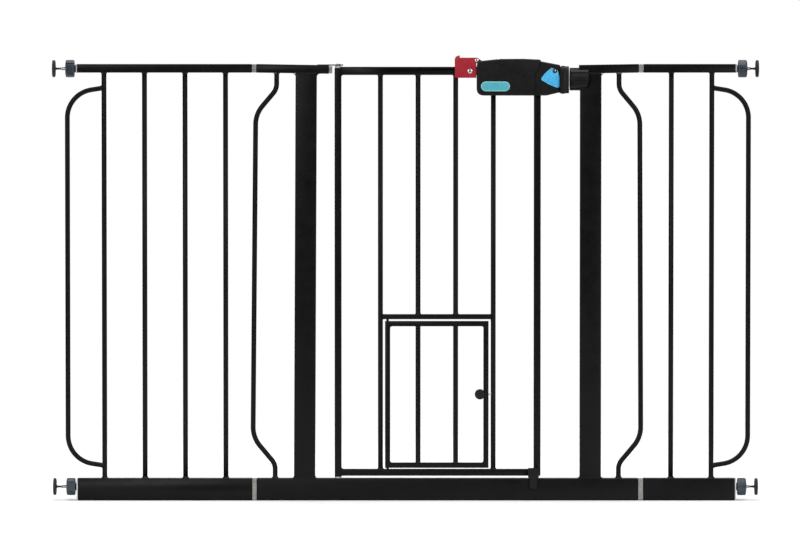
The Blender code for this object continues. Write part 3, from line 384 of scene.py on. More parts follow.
def crowned_plate(edit, corners, levels):
    """A plate across Y from (x, z) or (x, z, radius) corners: levels are (y, inset there)."""
    corners = [(*corner, 0)[:3] for corner in corners]
    if area(corners) < 0:
        corners = corners[::-1]
    rings = []
    for y, inset in levels:
        outline = smooth_outline(shrink(corners, inset), 8)
        rings.append([Vector((x, y, z)) for x, z in outline])
    return loft(edit, rings)


def slab(edit, low, high):
    made = bmesh.ops.create_cube(edit, size=1)["verts"]
    low, high = Vector(low), Vector(high)
    bmesh.ops.scale(edit, verts=made, vec=high - low)
    bmesh.ops.translate(edit, verts=made, vec=(low + high) / 2)
    return edit


def carved(edit, steps):
    """The bmesh after Booleans: steps are (operation, bmesh)."""
    base = solid("base", edit)
    tools = []
    for operation, other in steps:
        helper = solid("tool", other)
        tools.append(helper)
        modifier = base.modifiers.new(operation, "BOOLEAN")
        modifier.object = helper
        modifier.operation = operation
        modifier.solver = "EXACT"
    graph = bpy.context.evaluated_depsgraph_get()
    graph.update()
    result = bmesh.new()
    result.from_object(base, graph)
    for thing in [base, *tools]:
        bpy.data.objects.remove(thing)
    return result


# Steel tubes and bars


def edge_radius(node):
    """A wide tube's rounded corner, or a narrow one's."""
    low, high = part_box(node)
    return 2.2 * MM if min(high - low) > 19 * MM else 1.3 * MM


def soften_cad(node, width, segments):
    """Welds the CAD mesh's split corners and rounds its edges."""
    made = cad[node]
    weld = made.modifiers.new("weld", "WELD")
    weld.merge_threshold = 0.005 * MM
    bevel = made.modifiers.new("edges", "BEVEL")
    bevel.width = width
    bevel.segments = segments
    bevel.limit_method = "ANGLE"
    bevel.angle_limit = math.radians(30)
    bevel.harden_normals = True
    bevel.use_clamp_overlap = True
    made.data.shade_smooth()


def paint_cad():
    slot_of = {s["node"]: s["material_slot"] for s in frame["record"]["subparts"]}
    for name, made in cad.items():
        made.data.materials.clear()
        made.data.materials.append(LOOK[slot_of[name]])


def round_tubes():
    tubes = ["base_rail", "left_upright", "right_upright", "left_arm", "right_arm"]
    tubes += ["door_hinge_post", "door_latch_post", "door_top_rail", "door_bottom_rail"]
    for side in SIDES:
        tubes += [f"{side}_panel_top_tube", f"{side}_panel_rail"]
    for node in tubes:
        soften_cad(node, edge_radius(node), 3)
    plugs = [f"{side}_{level}_end_plug" for side in SIDES for level in LEVELS]
    bars = [f"left_panel_bar_{n}" for n in (1, 2, 3)]
    bars += ["right_panel_bar_1", "door_long_bar_left", "door_long_bar_right"]
    for nodes, width, segments in (
        (["door_upper_grille", "left_arm_plug"], 0.6 * MM, 2),
        (["pet_door_frame"], 0.7 * MM, 2),
        (["bottom_catch"], 0.7 * MM, 3),
        (["handle_bracket"], 0.8 * MM, 3),
        (plugs, 0.5 * MM, 2),
        (bars, 0.2 * MM, 1),
    ):
        for node in nodes:
            soften_cad(node, width, segments)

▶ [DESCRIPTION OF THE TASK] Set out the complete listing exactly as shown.

▶ [TASK ANSWER]
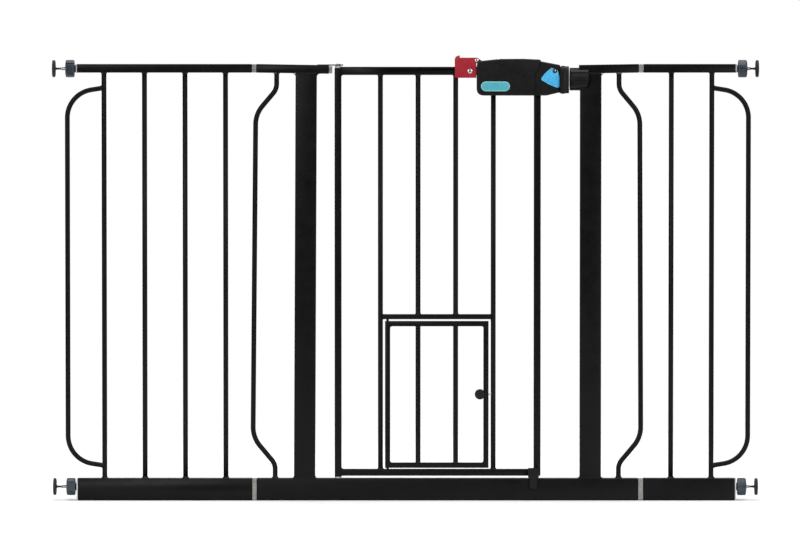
The Blender code for this object continues. Write part 3, from line 384 of scene.py on. More parts follow.
def crowned_plate(edit, corners, levels):
    """A plate across Y from (x, z) or (x, z, radius) corners: levels are (y, inset there)."""
    corners = [(*corner, 0)[:3] for corner in corners]
    if area(corners) < 0:
        corners = corners[::-1]
    rings = []
    for y, inset in levels:
        outline = smooth_outline(shrink(corners, inset), 8)
        rings.append([Vector((x, y, z)) for x, z in outline])
    return loft(edit, rings)


def slab(edit, low, high):
    made = bmesh.ops.create_cube(edit, size=1)["verts"]
    low, high = Vector(low), Vector(high)
    bmesh.ops.scale(edit, verts=made, vec=high - low)
    bmesh.ops.translate(edit, verts=made, vec=(low + high) / 2)
    return edit


def carved(edit, steps):
    """The bmesh after Booleans: steps are (operation, bmesh)."""
    base = solid("base", edit)
    tools = []
    for operation, other in steps:
        helper = solid("tool", other)
        tools.append(helper)
        modifier = base.modifiers.new(operation, "BOOLEAN")
        modifier.object = helper
        modifier.operation = operation
        modifier.solver = "EXACT"
    graph = bpy.context.evaluated_depsgraph_get()
    graph.update()
    result = bmesh.new()
    result.from_object(base, graph)
    for thing in [base, *tools]:
        bpy.data.objects.remove(thing)
    return result


# Steel tubes and bars


def edge_radius(node):
    """A wide tube's rounded corner, or a narrow one's."""
    low, high = part_box(node)
    return 2.2 * MM if min(high - low) > 19 * MM else 1.3 * MM


def soften_cad(node, width, segments):
    """Welds the CAD mesh's split corners and rounds its edges."""
    made = cad[node]
    weld = made.modifiers.new("weld", "WELD")
    weld.merge_threshold = 0.005 * MM
    bevel = made.modifiers.new("edges", "BEVEL")
    bevel.width = width
    bevel.segments = segments
    bevel.limit_method = "ANGLE"
    bevel.angle_limit = math.radians(30)
    bevel.harden_normals = True
    bevel.use_clamp_overlap = True
    made.data.shade_smooth()


def paint_cad():
    slot_of = {s["node"]: s["material_slot"] for s in frame["record"]["subparts"]}
    for name, made in cad.items():
        made.data.materials.clear()
        made.data.materials.append(LOOK[slot_of[name]])


def round_tubes():
    tubes = ["base_rail", "left_upright", "right_upright", "left_arm", "right_arm"]
    tubes += ["door_hinge_post", "door_latch_post", "door_top_rail", "door_bottom_rail"]
    for side in SIDES:
        tubes += [f"{side}_panel_top_tube", f"{side}_panel_rail"]
    for node in tubes:
        soften_cad(node, edge_radius(node), 3)
    plugs = [f"{side}_{level}_end_plug" for side in SIDES for level in LEVELS]
    bars = [f"left_panel_bar_{n}" for n in (1, 2, 3)]
    bars += ["right_panel_bar_1", "door_long_bar_left", "door_long_bar_right"]
    for nodes, width, segments in (
        (["door_upper_grille", "left_arm_plug"], 0.6 * MM, 2),
        (["pet_door_frame"], 0.7 * MM, 2),
        (["bottom_catch"], 0.7 * MM, 3),
        (["handle_bracket"], 0.8 * MM, 3),
        (plugs, 0.5 * MM, 2),
        (bars, 0.2 * MM, 1),
    ):
        for node in nodes:
            soften_cad(node, width, segments)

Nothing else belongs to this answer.